Поэма была опубликована анонимно 15 июля 1819 года, но ни у кого не возникло сомнения относительно ее авторства. Говорили, что Китс на пути в Рим отбросил книгу с отвращением, а Вордсворт предрекал, что она нанесет самый большой в его время вред английскому характеру. Особую неприязнь Китса и других вызывало описание людей, уцелевших после кораблекрушения. Во время бури они потеряли своих товарищей, но их печаль уступила место приступам голода, и они плыли,

Грустя о людях, сгубленных волнами,

Но меньше, чем о бочках с сухарями.[67]

Байрон ни в чем не уступал, его взгляд на род человеческий был безжалостен, его взгляд на будущее — радикален. Война была «искусством мозгодробления и шеесворачивания». Наемные солдаты действовали как мясники, другие были забриты на половинное жалованье, чтобы удовлетворить потребности генералов, разжигателей войны, среди которых Веллингтон не был исключением.

Как и в отношении всех остальных его произведений, в рецензиях на «Дон Жуана» речь шла не о поэзии как таковой, а об их сочинителе. «Блэквуд Эдинбург мэгэзин» счел произведение «инфернальным» — «грязная и бесчестная поэма», которая заключенными в ней оскорблениями говорит о безмерном озлоблении «нераскаявшегося, ожесточенного, насмешливого, саркастического, веселящегося грешника, озверевшего маньяка, чью подлость невозможно искупить». Но Байрону нельзя было заткнуть рот, и Меррей содрогнулся, когда получил новые, еще более изобличительные строфы.

Байрон был охвачен творческим порывом, но оказалось, что поэзия не способна утишить ярость и тревогу, сжигавшие его.
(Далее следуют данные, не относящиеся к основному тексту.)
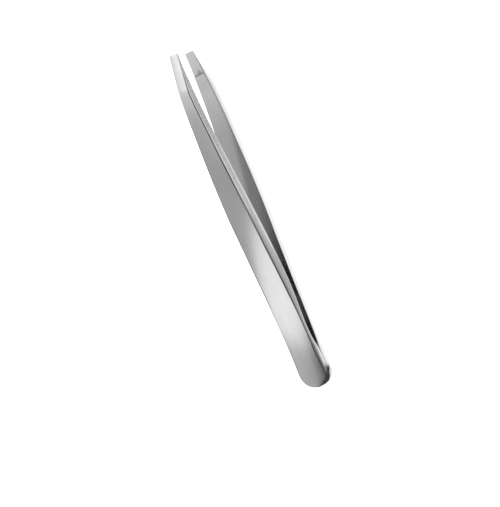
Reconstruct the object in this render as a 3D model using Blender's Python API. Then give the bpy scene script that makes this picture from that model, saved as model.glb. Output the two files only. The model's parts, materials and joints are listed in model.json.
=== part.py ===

Круговорот удовольствий и дебошей, масштабами достойный Гаргантюа, возобновился, вовлекая в себя все новых женщин, имена которых остались неизвестными. И вдруг — неожиданная перемена. Он влюбился как раз в тот самый момент, когда решил было вообще отвернуться от женщин.

Там, где желчь англичан и трусость издателей оказались бессильны в отношении «Дон Жуана», преуспели мольбы этой новой музы. Графиня Гвиччиоли прочла пиратский французский перевод первой песни поэмы и, найдя ее «отвратительной», вынудила Байрона дать обещание не продолжать. Сжигаемый новым чувством, он уступил ей. В письме к Хобхаузу Байрон так и написал: «Я стал покорным — и сдался».